27

I want to convert a subset of data.table cols to a new class. There's a popular question here (Convert column classes in data.table) but the answer creates a new object, rather than operating on the starter object.

Take this example:

dat <- data.frame(ID=c(rep("A", 5), rep("B",5)), Quarter=c(1:5, 1:5), value=rnorm(10))
cols <- c('ID', 'Quarter')

How best to convert to just the cols columns to (e.g.) a factor? In a normal data.frame you could do this:

dat[, cols] <- lapply(dat[, cols], factor)

but that doesn't work for a data.table, and neither does this

dat[, .SD := lapply(.SD, factor), .SDcols = cols]

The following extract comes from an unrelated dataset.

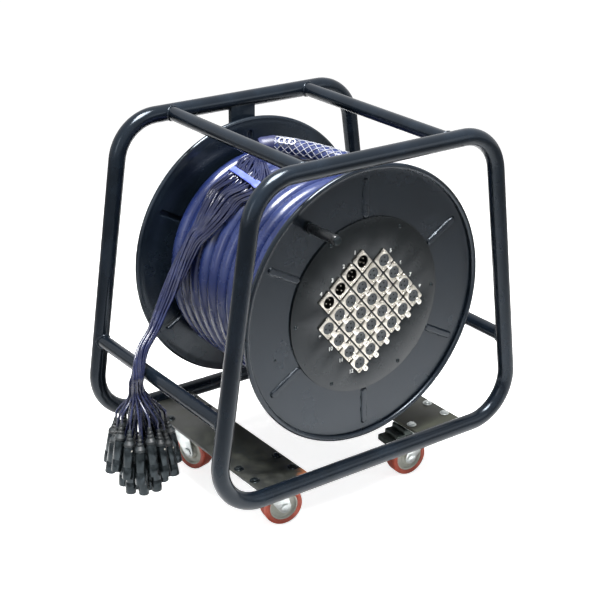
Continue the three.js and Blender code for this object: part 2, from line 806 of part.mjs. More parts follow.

A comment in the linked question from Matt Dowle (from Dec 2013) suggests the following, which works fine, but seems a bit less elegant.

for (j in cols) set(dat, j = j, value = factor(dat[[j]]))

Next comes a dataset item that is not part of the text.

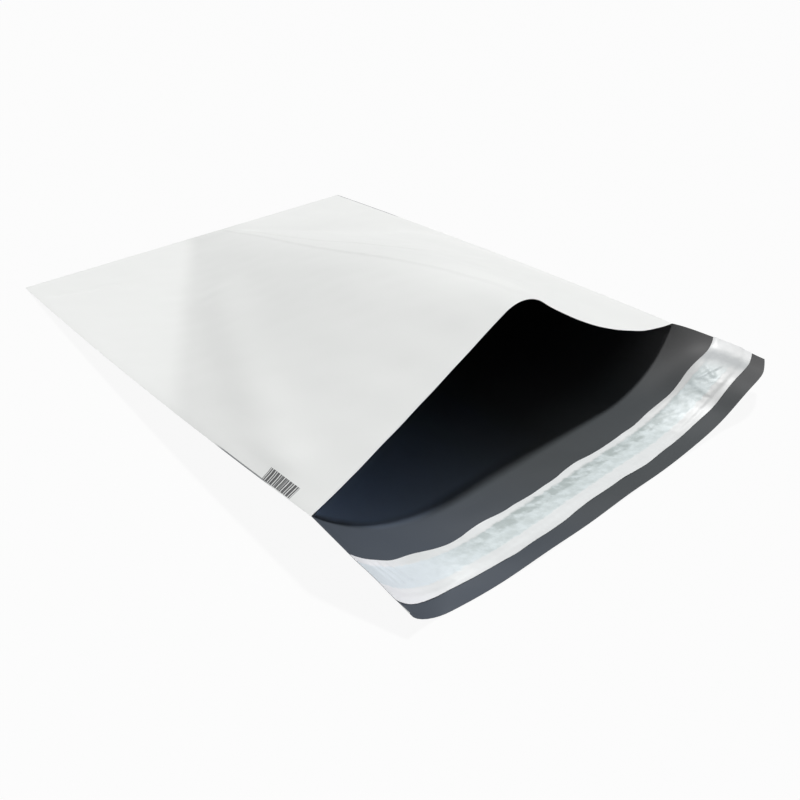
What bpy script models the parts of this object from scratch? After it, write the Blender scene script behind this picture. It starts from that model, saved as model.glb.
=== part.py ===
# Poly mailer bag, lying open on its back panel. One film is folded at the closed end and
# welded down both sides. Its back panel runs on past the mouth as a flap, which carries an
# adhesive strip under a release liner.
# Metres, +Z up. The length runs along Y, closed end at +Y and mouth at -Y. The near side is
# at -X and the far side at +X. The origin is on the underside, in the middle of the film.
import bpy
import bmesh
import numpy as np

# Cut sizes of the film
BAG_WIDTH = 0.254
BAG_LENGTH = 0.330
FLAP_LENGTH = 0.0507
FILM_WALL = 0.0003
SIDE_WELD = 0.001
END_FOLD = 0.001

# Release liner and adhesive strip, on the flap
LINER_WIDTH = 0.0227
LINER_WALL = 0.0002
MARGIN_PAST_LINER = 0.0080
LINER_BEND = 0.0020
STRIP_WIDTH = 0.0125
STRIP_WALL = 0.0003
SEAT_GAP = 0.0003

# How the back panel curls up from the floor along each side, at the mouth
NEAR_SIDE_RISE = 0.0347
NEAR_CURL_WIDTH = 0.0940
FAR_SIDE_RISE = 0.0308
FAR_CURL_WIDTH = 0.0670

# The same curls at the flap's free edge: the near corner drops, the far one relaxes
NEAR_CORNER_RISE = 0.0117
NEAR_CORNER_CURL_WIDTH = 0.0237
FAR_CORNER_RISE = 0.0185
FAR_CORNER_CURL_WIDTH = 0.1088

# How far the film's middle line leans to the far side, at the mouth and at the flap's edge
MOUTH_LEAN = -0.0095
FLAP_EDGE_LEAN = 0.0062

# The front panel at the mouth: its crest, measured across the film from the near side,
# and the shape of the slopes on either side of it
CREST_FROM_NEAR_SIDE = 0.1296
NEAR_SLOPE_POWER = 1.05
FAR_SLOPE_POWER = 1.56
CREST_ROUNDING = 0.26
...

Is there currently a better data.table answer (i.e. shorter + doesn't generate a counter variable), or should I just use the above + rm(j)?

Community
  • 1
  • 1
arvi1000
  • 9,393
  • 2
  • 42
  • 52
  • I believe method Matt Dowle recommends would be best. He is, after all, the *data.table* author. – Rich Scriven Oct 05 '15 at 02:47
  • 1
    True, but the comment was from 2013 and there have been many package updates since then, so I thought it worth throwing this fishing line out – arvi1000 Oct 05 '15 at 02:55
  • 2
    More detail on the `for(...) set(...)` idiom added recently here: http://stackoverflow.com/a/33000778/403310 – Matt Dowle Nov 23 '15 at 10:59

2 Answers2

53

Besides using the option as suggested by Matt Dowle, another way of changing the column classes is as follows:

dat[, (cols) := lapply(.SD, factor), .SDcols = cols]

By using the := operator you update the datatable by reference. A check whether this worked:

> sapply(dat,class)
       ID   Quarter     value 
 "factor"  "factor" "numeric" 

As suggeted by @MattDowle in the comments, you can also use a combination of for(...) set(...) as follows:

for (col in cols) set(dat, j = col, value = factor(dat[[col]]))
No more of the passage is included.